Alrededores

Crystal Chandelier

Me habían invitado a una comida con gente a la que no conocía, pero eso no era algo que me importara demasiado. Llevaba un par de semanas de desenfreno, cerrando algunos bares y abriendo otros; perdiéndome entre conversaciones, hablando mucho, tal vez más de la cuenta; quitándole horas de sueño a la vida y viviendo con un euforia el rastro que dejaban en el cielo las estrellas.
Madrid en Navidad es mucho más que esa ciudad llena de gente que aparece en las películas. Madrid en mi segunda Navidad es, de nuevo, otro final inacabado, los cabos sin atar de un año de experiencias, vaivenes y trenes a los que uno se sube a última hora.

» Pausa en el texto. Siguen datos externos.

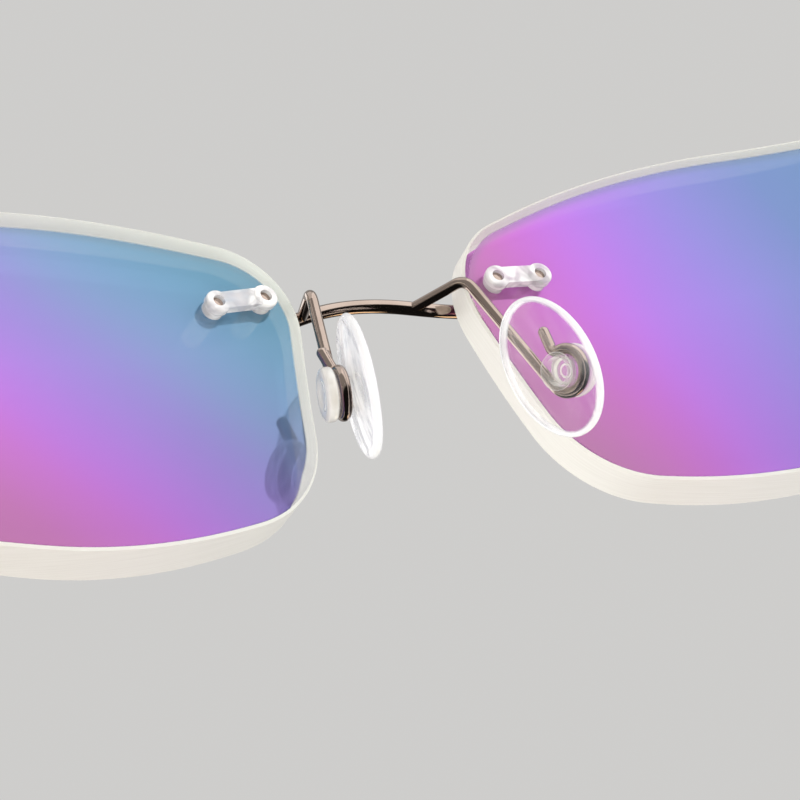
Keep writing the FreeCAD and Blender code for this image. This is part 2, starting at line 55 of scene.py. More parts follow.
camera_data = bpy.data.cameras.new("camera")
camera_data.sensor_width = CAMERA_SENSOR
camera_data.lens = CAMERA_LENS
camera_data.clip_start = 0.02
camera = bpy.data.objects.new("camera", camera_data)
bpy.context.scene.collection.objects.link(camera)
sideways = CAMERA_FORWARD.cross(CAMERA_UP).normalized()
upright = sideways.cross(CAMERA_FORWARD)
turn = Matrix((sideways, upright, -CAMERA_FORWARD)).transposed().to_4x4()
stand = CAMERA_TARGET - CAMERA_FORWARD * CAMERA_DISTANCE
camera.matrix_world = Matrix.Translation(stand) @ turn
bpy.context.scene.camera = camera
bpy.context.scene.view_settings.view_transform = "Standard"


# ---------------------------------------------------------------- studio
# A pale floor, a pale room and soft panels of light. The camera stands lower than the floor,
# so the floor shows only from above, and takes no light away from what is seen from below.
def colour(code):
    """A colour written as sRGB hex, turned to linear."""
    values = [int(code[index:index + 2], 16) / 255 for index in (0, 2, 4)]
    return [value / 12.92 if value <= 0.04045 else ((value + 0.055) / 1.055)**2.4
            for value in values] + [1.0]


def add(tree, kind, links=None, **settings):
    """One more node, with its settings made and its sockets set or linked."""
    made = tree.nodes.new(kind)
    for name, value in settings.items():
        setattr(made, name, value)
    for socket, value in (links or {}).items():
        if isinstance(value, bpy.types.NodeSocket):
            tree.links.new(value, made.inputs[socket])
        else:
            made.inputs[socket].default_value = value
    return made


def new_material(name):
    """An empty material and its tree."""
    material = bpy.data.materials.new(name)
    material.use_nodes = True
    material.node_tree.nodes.clear()
    return material, material.node_tree


FLOOR_SIZE = 4.0
PAINT_PATCH = 400 * MM

# Matt painted board: pale, with a barely uneven coat of paint, in patches of 400 mm.
floor_paint, tree = new_material("matt painted board")
place = add(tree, "ShaderNodeTexCoord")
coat = add(tree, "ShaderNodeTexNoise", {"Vector": place.outputs["Object"],
                                        "Scale": 1 / PAINT_PATCH})
tint = add(tree, "ShaderNodeMix", {0: coat.outputs["Fac"], 6: colour("d9d7d4"),
                                   7: colour("e1dfdc")}, data_type="RGBA")
board = add(tree, "ShaderNodeBsdfDiffuse", {"Color": tint.outputs[2]})
gone = add(tree, "ShaderNodeBsdfTransparent")
side = add(tree, "ShaderNodeNewGeometry")
one_sided = add(tree, "ShaderNodeMixShader", {0: side.outputs["Backfacing"],
                                              1: board.outputs[0], 2: gone.outputs[0]})
add(tree, "ShaderNodeOutputMaterial", {"Surface": one_sided.outputs[0]})

floor_mesh = bpy.data.meshes.new("floor")
half = FLOOR_SIZE / 2
floor_mesh.from_pydata([(-half, -half, 0), (half, -half, 0), (half, half, 0), (-half, half, 0)],
                       [], [(0, 1, 2, 3)])
floor_mesh.materials.append(floor_paint)
floor = bpy.data.objects.new("floor", floor_mesh)
bpy.context.scene.collection.objects.link(floor)
floor.visible_shadow = False
floor.visible_diffuse = False
floor.visible_glossy = False

# The room: pale to the eye, softer as fill light, and darker below in what metal mirrors, as
# in a studio with black cards under the table. The dark fades between two heights of a
# mirrored direction, where -1 is straight down and 1 is straight up.
ROOM_SEEN = 0.64
ROOM_FILL = 0.55
ROOM_MIRRORED_TOP = 0.45
ROOM_MIRRORED_LOW = 0.01
DARK_BELOW = -0.14
PALE_ABOVE = 0.04

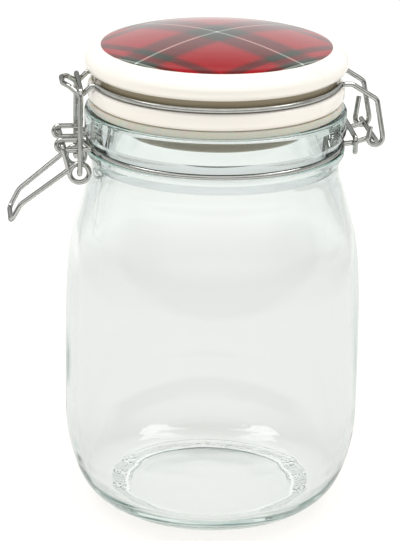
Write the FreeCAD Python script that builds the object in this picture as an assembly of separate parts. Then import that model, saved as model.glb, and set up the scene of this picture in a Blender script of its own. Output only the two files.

Y es que, para ser sincero, no podía ser mejor. Dejarse llevar, en ocasiones, es parte del néctar de la vida.
Durante mi paseo, crucé el Calderón siguiendo las indicaciones de Google Maps, sudando los tercios de cerveza de la noche anterior mientras subía las empinadas calles. Llegué a la Puerta de Toledo, perdido como un turista de fin de semana. Seguí mi instinto hasta Embajadores y me adentré en Lavapiés como si hubiese vivido allí siempre. Pero no era cierto. Había estado en ocasiones contadas, normalmente entrando desde Tirso de Molina. Lavapiés es lo que es y no puede ser otra cosa. Allí plantado, mientras buscaba el restaurante en el que habíamos quedado, fui consciente de muchas cosas, de las tonterías que escucho a diario respecto a según qué temas y de lo poco que valoramos ciertos aspectos de nuestro día a día. Y no es que el barrio me transmitiera aquello o sus calles (y sus gentes) tuvieran algo que decirme. Nada de eso. Pero quizá, allí bajo el sol tardío de invierno, recuperé el aliento de la caminta, fui un poco más presente y tuve tiempo para mirar hacia mi alrededor -y no a una pantalla-.